WRITTEN TASK:
Exactly reproduce each entry, leaving out nothing.

Object modeling scripts:
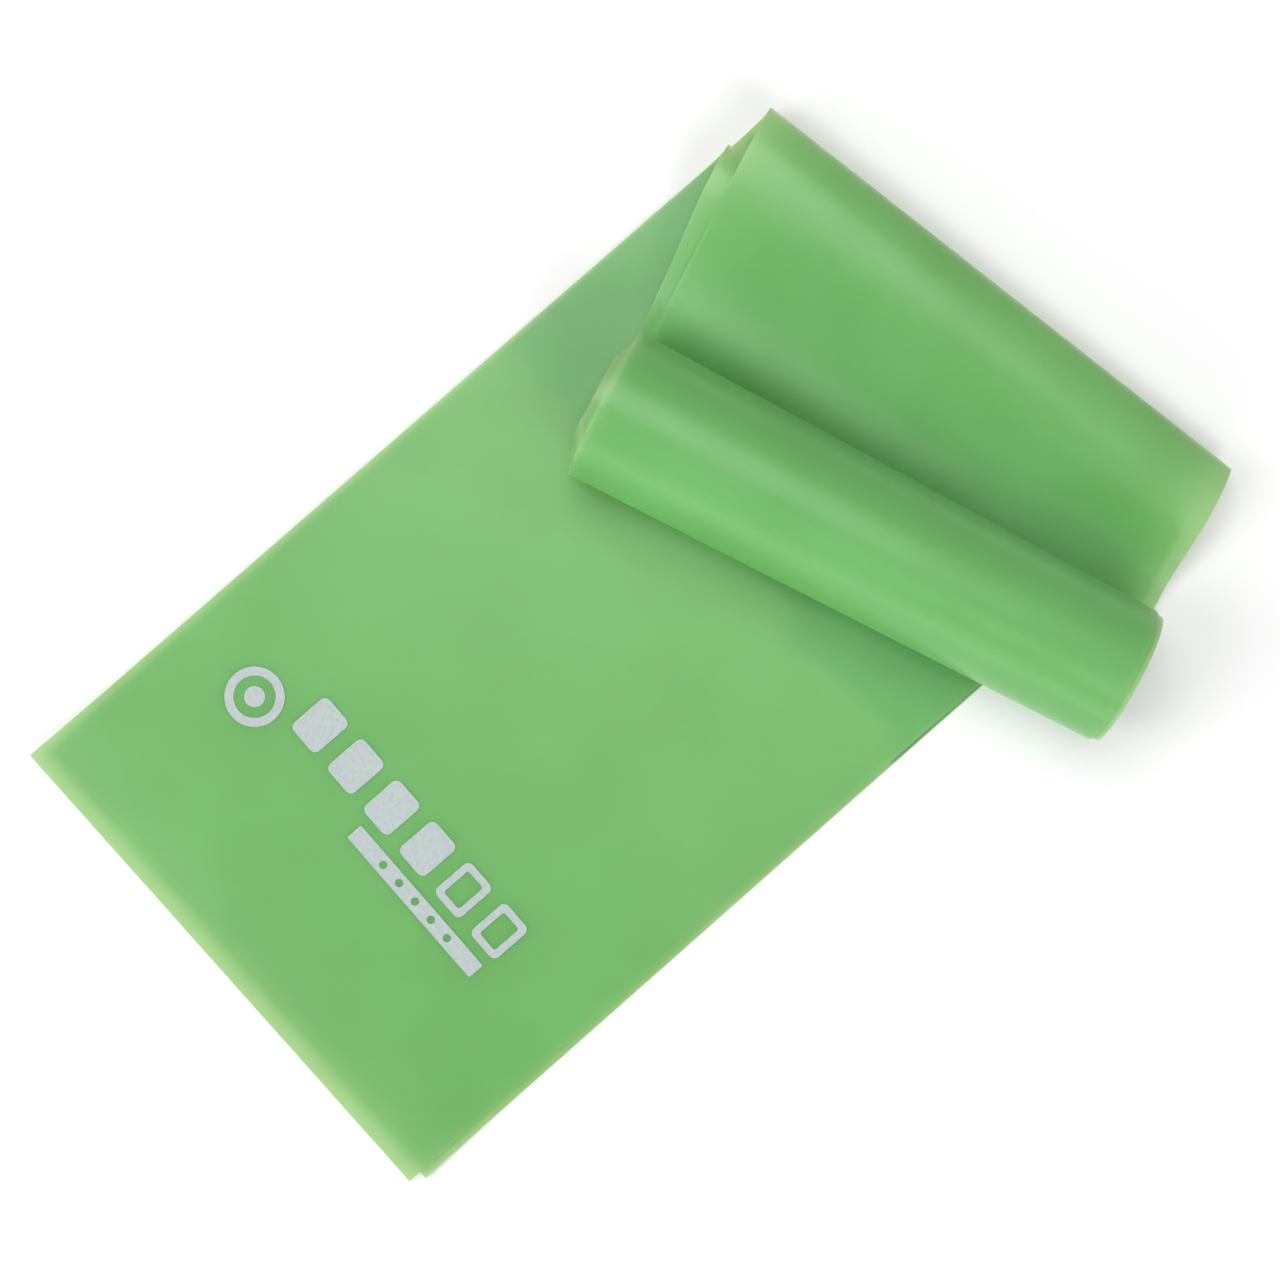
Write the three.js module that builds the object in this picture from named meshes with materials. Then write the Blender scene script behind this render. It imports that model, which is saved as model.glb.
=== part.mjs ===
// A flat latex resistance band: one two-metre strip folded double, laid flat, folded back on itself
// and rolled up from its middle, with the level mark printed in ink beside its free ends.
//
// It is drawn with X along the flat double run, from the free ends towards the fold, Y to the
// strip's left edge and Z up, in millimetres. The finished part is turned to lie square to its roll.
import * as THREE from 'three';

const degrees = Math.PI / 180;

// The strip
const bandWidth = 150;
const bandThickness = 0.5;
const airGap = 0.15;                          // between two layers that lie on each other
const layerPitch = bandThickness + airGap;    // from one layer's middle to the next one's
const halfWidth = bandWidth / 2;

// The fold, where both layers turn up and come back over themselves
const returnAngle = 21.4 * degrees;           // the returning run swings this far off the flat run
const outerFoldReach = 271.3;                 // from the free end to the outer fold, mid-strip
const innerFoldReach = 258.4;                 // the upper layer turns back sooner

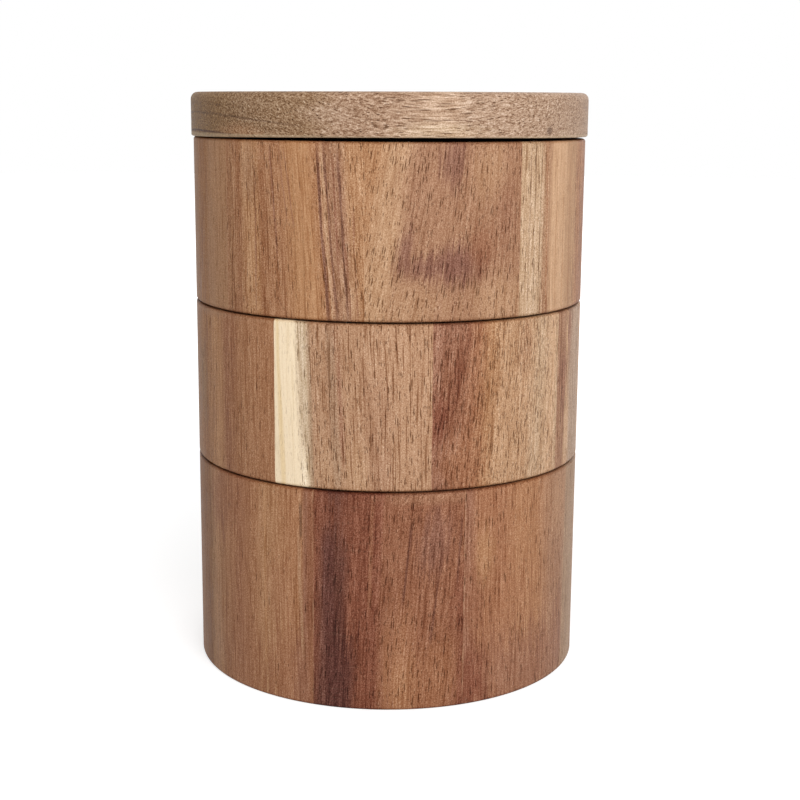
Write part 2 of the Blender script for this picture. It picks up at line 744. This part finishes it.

THE RESPONSE:
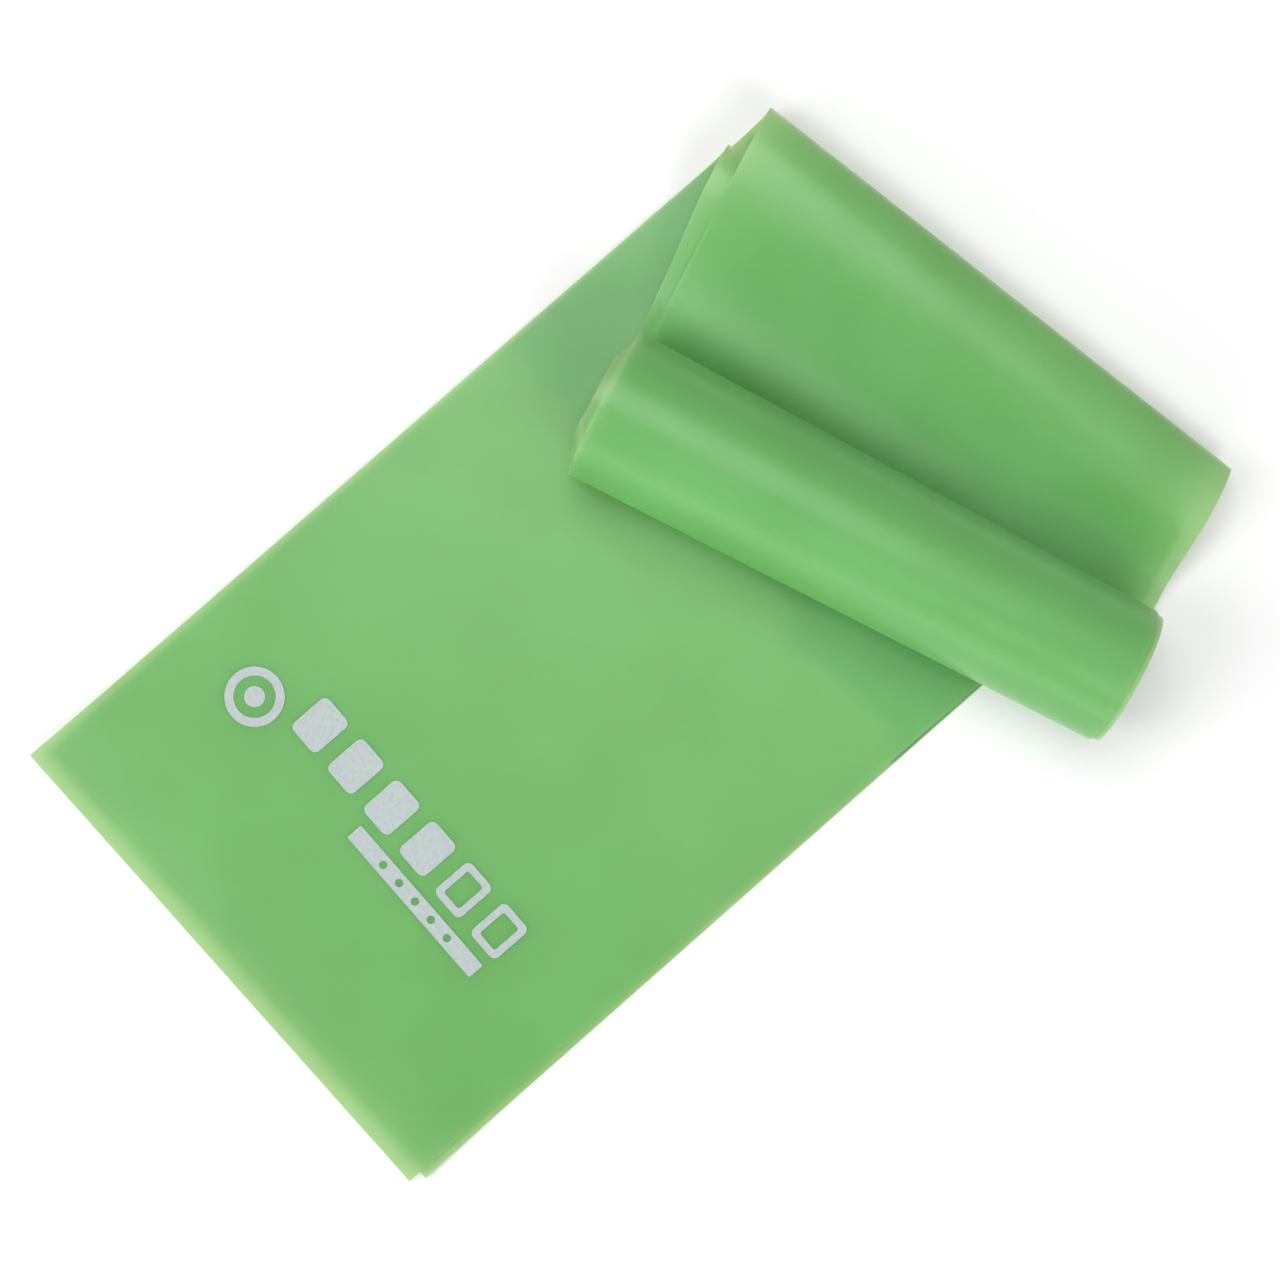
Write the three.js module that builds the object in this picture from named meshes with materials. Then write the Blender scene script behind this render. It imports that model, which is saved as model.glb.
=== part.mjs ===
// A flat latex resistance band: one two-metre strip folded double, laid flat, folded back on itself
// and rolled up from its middle, with the level mark printed in ink beside its free ends.
//
// It is drawn with X along the flat double run, from the free ends towards the fold, Y to the
// strip's left edge and Z up, in millimetres. The finished part is turned to lie square to its roll.
import * as THREE from 'three';

const degrees = Math.PI / 180;

// The strip
const bandWidth = 150;
const bandThickness = 0.5;
const airGap = 0.15;                          // between two layers that lie on each other
const layerPitch = bandThickness + airGap;    // from one layer's middle to the next one's
const halfWidth = bandWidth / 2;

// The fold, where both layers turn up and come back over themselves
const returnAngle = 21.4 * degrees;           // the returning run swings this far off the flat run
const outerFoldReach = 271.3;                 // from the free end to the outer fold, mid-strip
const innerFoldReach = 258.4;                 // the upper layer turns back sooner

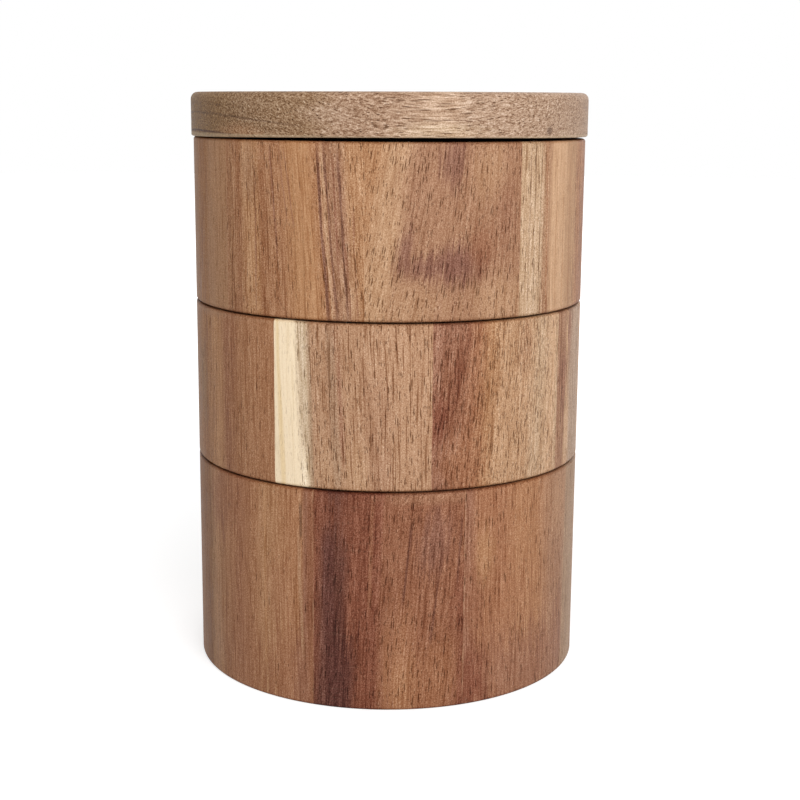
Write part 2 of the Blender script for this picture. It picks up at line 744. This part finishes it.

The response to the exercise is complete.